Low-temperature expansion of a spatially frustrated isotropic lattice model

Abstract

A low-temperature expansion of an isotropic, spatially frustrated lattice model with nearest-neighbor, second-, and third-nearest-neighbor interactions is presented. The zero-temperature states of this model are known exactly. For some regions of parameter space there is an infinity of zero-temperature states, although the ground-state entropy per spin is zero at zero temperature. In general one expects fluctuations at finite temperature to break the degeneracy on the zero-temperature-state manifold.
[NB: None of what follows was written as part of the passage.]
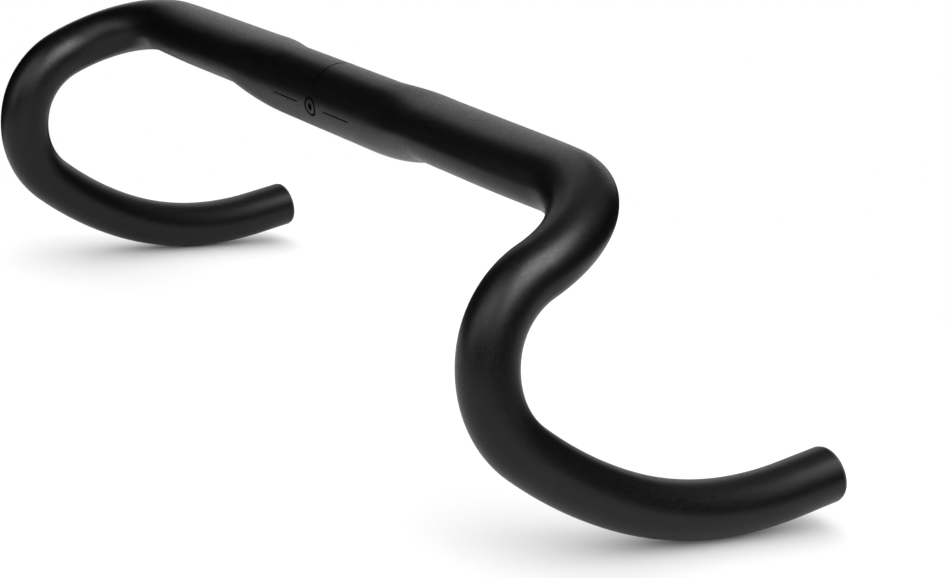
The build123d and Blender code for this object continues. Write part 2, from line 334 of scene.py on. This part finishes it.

When the zero-temperature states are regular or periodic, it is possible to characterize them and to apply the low-temperature expansion to break this degeneracy in a rigorous way. In the present paper we carry out such a calculation. However, we also have examined regions of parameter space where the degenerate states are irregular. A method is proposed that permits one to resolve between degenerate irregular states. It consists of low-temperature expansion in successively larger local clusters or fragments of the allowed zero-temperature states. In principle one need have no a priori knowledge of the symmetry of the zero-temperature state. However, there results a packing problem that involves maximizing the number of clusters with optimal free-energy density. In some cases we have been able to solve this problem, while for other parts of the phase diagram we have made conjectures that have yet to be confirmed by rigorous calculations.